Dari ‘Abdurrahman bin ‘Abdul Qari’, ia berkata, Pada suatu malam di bulan Ramadhan, saya keluar menuju Masjid bersama ’Umar bin Khaththab ra. Di sana (tampak) masyarakat sedang menunaikan shalat (tarawih) secara berkelompok terpisah-pisah. Ada yang shalat sendiri ada pula yang shalat berjamaah bersama sekelompok orang. Pada saat itulah ’Umar ra berkata, Menurutku, andaikata semua orang ini kupersatukan di bawah pimpinan seorang Imam yang hapal Al-Qur’an tentu lebih baik. Beliau bertekad untuk mewujudkan niatnya. Akhirnya beliau persatukan mereka di bawah pimpinan ’Ubay bin Ka’ab. Di malam lain, aku ke luar menuju Masjid bersama ’Umar ra. Saat masyarakat sedang menunaikan shalat (tarawih) berjamaah dengan Imam mereka yang hapal Al-Qur’an (ketika menyaksikan pemandangan tersebut) berkatalah ’Umar: Ni’mal bid’atu haadzihi (HR. Bukhari dan Malik, Hadits No.1906).
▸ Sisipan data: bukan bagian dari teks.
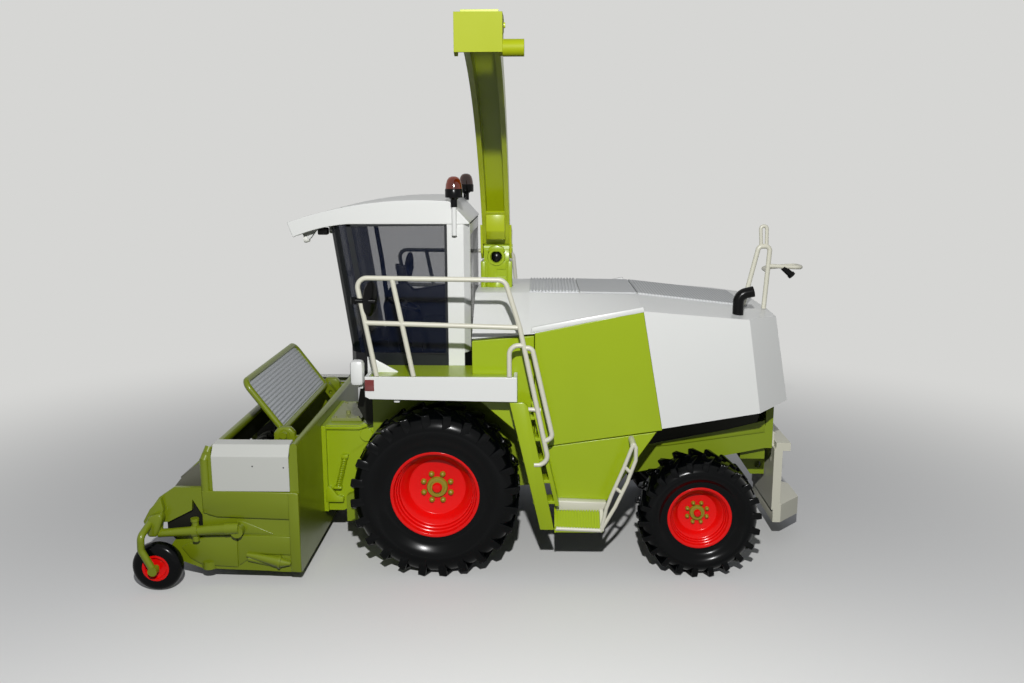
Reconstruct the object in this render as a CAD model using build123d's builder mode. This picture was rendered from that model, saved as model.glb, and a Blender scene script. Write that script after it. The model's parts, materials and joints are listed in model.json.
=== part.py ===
"""Scale model (about 1:32) of a self-propelled forage harvester with a pick-up header.

Millimetres. +X is the driving direction, +Y the machine's left, +Z up, and the wheels stand on z = 0.
Sizes are given in the machine's own frame, which starts on the ground below the middle of the front axle.
The planes and the points made below move that frame so that the model's origin is the middle of its base.
"""

import os
from math import asin, cos, degrees, radians, sin

from build123d import *

os.makedirs("parts", exist_ok=True)

SIDES = (("left", 1), ("right", -1))

# ---------------------------------------------------------------- driving dimensions
wheelbase = 88.0
rear_axle_seat = 34.0
front_tyre_radius = 28.3
front_tyre_width = 20.0
front_tyre_outside = 47.0      # outer face, from the centreline
front_rim_radius = 14.9
front_hub_recess = 8.2
rear_tyre_radius = 20.4
rear_tyre_width = 16.0
rear_tyre_outside = 45.5
rear_rim_radius = 10.7
rear_hub_recess = 5.6
rim_inset = 2.3                # rim edge behind the tyre's face
lug_height = 0.05               # of the tyre's radius
lug_width = 0.10                # of the tyre's radius, along the tread
lug_root = 1.8                  # a lug's own height over the part of it that stands clear
lug_middle = 0.105              # how far a lug lies round the tread at the tyre's middle
lug_shoulder = 0.07             # and at its shoulder, the other way
front_lugs = 24                 # in each of the two rows
rear_lugs = 22
tyre_facets = 20
gauge_facets = 12
bead_width = 1.0               # height of a rim's lip over the tyre's bead
running_clearance = 0.05       # radial, shafts and pins in their bores
side_clearance = 0.3           # between pieces that turn past each other

gauge_wheel_x = 89.3
gauge_wheel_y = 57.0
gauge_wheel_radius = 8.1
gauge_wheel_width = 5.0
gauge_tube = 1.15              # radius of the wheel's bent carrier

frame_outside = 21.5           # chassis side plates
frame_plate = 3.3
front_axle_tube = 4.5
stub_radius = 2.0
king_pin_y = 25.0
king_pin_radius = 1.3

body_half_width = 39.0
top_half_width = 19.0
hood_wall = 1.6
panel_step = 0.6                # front and belly panels behind the hood's side
top_panel_height = 0.6
hood_front = -12.4
panel_front = -33.0
rear_ladder_tail = -130.5

cab_half_width = 25.4
cab_floor = 66.0
cab_sill = 72.5
cab_rear = -11.0
glass_top = 116.4
glass_thickness = 1.0
roof_side_overhang = 0.4
roof_half_width = cab_half_width + roof_side_overhang
post_front = -3.4
post_rear = -9.0
post_thickness = 1.4

platform_outside = 47.0
platform_top = 69.0
platform_depth = 7.6
platform_front = 21.8
platform_rear = -27.4
rail_radius = 0.8

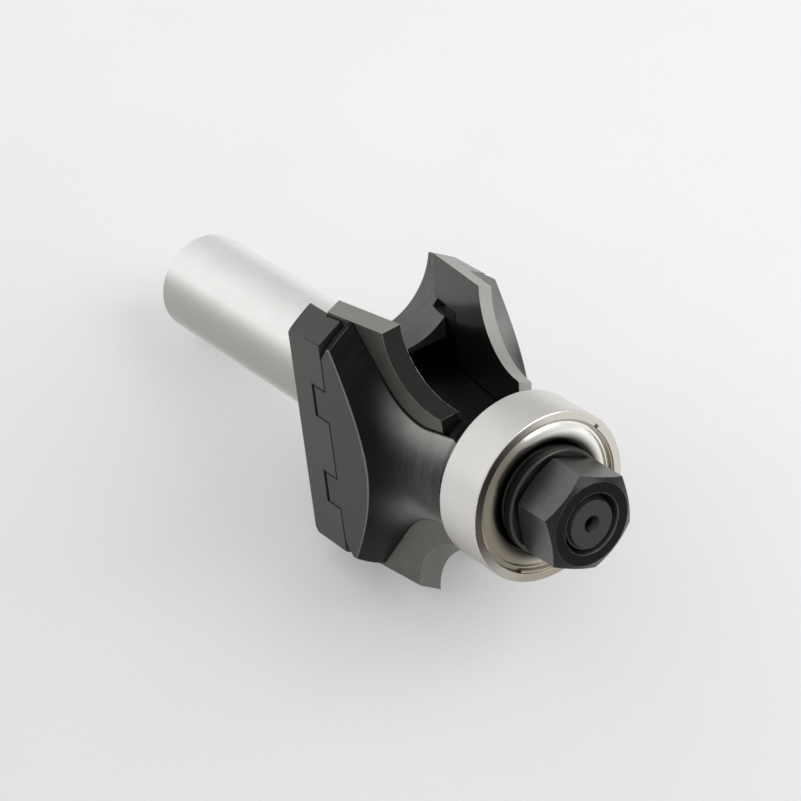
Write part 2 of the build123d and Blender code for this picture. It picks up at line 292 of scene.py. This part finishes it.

Apa artinya kalimat: Ni’mal bid’atu haadzihi ?. Dalam Al-Qur’an ada beberapa ungkapan serupa,
Ni’mal wakiil = sebaik-baik tempat penyerahan,
Ni’mal maulaa = sebaik-baik penjaga,
Ni’man nashiir = sebaik-baik penolong,
Ni’mal ‘abdu = sebaik-baik hamba,
Ni’ma ajrul ‘aamiliin = sebaik-baik balasan orang yang beramal,
Ni’mal bid’atu = sebaik-baik bid’ah.
Jadi Ni’mal bid’atu haadzihi artinya: Inilah sebaik-baik bid’ah. Dengan kata lain salat tarawih berjamaah di masjid adalah bid’ah
hasanah. Ucapan beliau ini merupakan salah satu bukti bahwa tidak semua bid’ah sesat, hanya bid’ah yang bertentangan dengan Al-Qur’an dan Al-Hadits yang sesat.

Perlu diketahui, memang benar bahwa Rasulullah saw mengadakan shalat tarawih bersama para sahabat, tetapi beliau tidak melakukannya berjamaah selama satu bulan penuh, beliau hanya melakukannya selama dua atau tiga hari (ada perbedaan riwayat). Karena khawatir tarawih tersebut dipandang wajib oleh umatnya, Rasulullah saw kemudian menghentikannya. Disamping itu juga, ayat-ayat Al-Qur’an yang dibaca oleh Rasulullah saw setelah Surat Al-Fatihah tidak dibaca secara urut mulai dari Surat Al-Baqarah sampai Surat An-Naas. Lain halnya dengan Sayyidina ’Umar ra, beliau mengumpulkan para sahabat untuk melakukan salat tarawih serta memilih seorang imam yang hapal Al-Qur’an untuk membacanya dari awal hingga khatam.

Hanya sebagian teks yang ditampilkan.